## [Task statement]
What do the lines from the top of the data through the line with "and bread wells" say? Quote them exactly and include both ends.

## [Given material]
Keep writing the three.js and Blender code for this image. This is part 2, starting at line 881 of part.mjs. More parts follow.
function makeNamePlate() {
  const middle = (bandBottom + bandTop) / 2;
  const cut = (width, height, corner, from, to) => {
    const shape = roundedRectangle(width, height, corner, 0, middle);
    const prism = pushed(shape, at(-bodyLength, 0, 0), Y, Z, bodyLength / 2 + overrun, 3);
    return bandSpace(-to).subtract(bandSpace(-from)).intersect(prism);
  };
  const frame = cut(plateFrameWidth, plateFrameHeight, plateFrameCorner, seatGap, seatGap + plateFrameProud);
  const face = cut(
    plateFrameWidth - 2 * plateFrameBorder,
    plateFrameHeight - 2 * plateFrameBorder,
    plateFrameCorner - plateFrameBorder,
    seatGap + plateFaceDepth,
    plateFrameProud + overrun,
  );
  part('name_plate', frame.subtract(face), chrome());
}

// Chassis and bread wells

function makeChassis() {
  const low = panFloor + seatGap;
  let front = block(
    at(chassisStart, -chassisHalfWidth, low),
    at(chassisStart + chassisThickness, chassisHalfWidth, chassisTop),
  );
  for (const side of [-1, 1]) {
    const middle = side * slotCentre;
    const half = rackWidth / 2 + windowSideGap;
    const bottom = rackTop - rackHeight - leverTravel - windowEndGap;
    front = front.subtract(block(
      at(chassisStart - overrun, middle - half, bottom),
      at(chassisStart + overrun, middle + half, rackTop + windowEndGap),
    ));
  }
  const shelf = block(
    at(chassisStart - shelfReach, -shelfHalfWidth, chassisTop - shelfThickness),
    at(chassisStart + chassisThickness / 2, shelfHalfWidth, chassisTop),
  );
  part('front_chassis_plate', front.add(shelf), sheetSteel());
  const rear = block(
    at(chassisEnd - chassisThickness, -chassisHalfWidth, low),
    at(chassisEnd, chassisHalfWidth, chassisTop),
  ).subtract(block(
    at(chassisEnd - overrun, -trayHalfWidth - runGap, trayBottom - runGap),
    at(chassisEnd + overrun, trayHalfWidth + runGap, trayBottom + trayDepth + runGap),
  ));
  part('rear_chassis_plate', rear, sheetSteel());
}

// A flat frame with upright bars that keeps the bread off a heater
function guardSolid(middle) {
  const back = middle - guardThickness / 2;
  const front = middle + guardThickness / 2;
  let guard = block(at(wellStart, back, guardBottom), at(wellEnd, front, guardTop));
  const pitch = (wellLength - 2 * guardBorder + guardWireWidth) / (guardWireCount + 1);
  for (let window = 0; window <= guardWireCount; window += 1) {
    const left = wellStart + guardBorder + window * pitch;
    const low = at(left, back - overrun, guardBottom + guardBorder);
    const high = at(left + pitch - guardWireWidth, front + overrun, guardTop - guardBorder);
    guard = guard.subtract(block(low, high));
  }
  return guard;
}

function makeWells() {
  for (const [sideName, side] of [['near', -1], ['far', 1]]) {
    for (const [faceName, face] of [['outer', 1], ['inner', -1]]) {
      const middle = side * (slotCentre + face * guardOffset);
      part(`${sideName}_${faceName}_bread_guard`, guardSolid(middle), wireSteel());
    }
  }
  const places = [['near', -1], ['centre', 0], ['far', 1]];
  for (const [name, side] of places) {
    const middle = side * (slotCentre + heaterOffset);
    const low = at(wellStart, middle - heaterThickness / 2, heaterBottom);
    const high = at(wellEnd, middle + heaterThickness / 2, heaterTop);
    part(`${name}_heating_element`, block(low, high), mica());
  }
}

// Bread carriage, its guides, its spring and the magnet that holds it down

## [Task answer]
Keep writing the three.js and Blender code for this image. This is part 2, starting at line 881 of part.mjs. More parts follow.
function makeNamePlate() {
  const middle = (bandBottom + bandTop) / 2;
  const cut = (width, height, corner, from, to) => {
    const shape = roundedRectangle(width, height, corner, 0, middle);
    const prism = pushed(shape, at(-bodyLength, 0, 0), Y, Z, bodyLength / 2 + overrun, 3);
    return bandSpace(-to).subtract(bandSpace(-from)).intersect(prism);
  };
  const frame = cut(plateFrameWidth, plateFrameHeight, plateFrameCorner, seatGap, seatGap + plateFrameProud);
  const face = cut(
    plateFrameWidth - 2 * plateFrameBorder,
    plateFrameHeight - 2 * plateFrameBorder,
    plateFrameCorner - plateFrameBorder,
    seatGap + plateFaceDepth,
    plateFrameProud + overrun,
  );
  part('name_plate', frame.subtract(face), chrome());
}

// Chassis and bread wells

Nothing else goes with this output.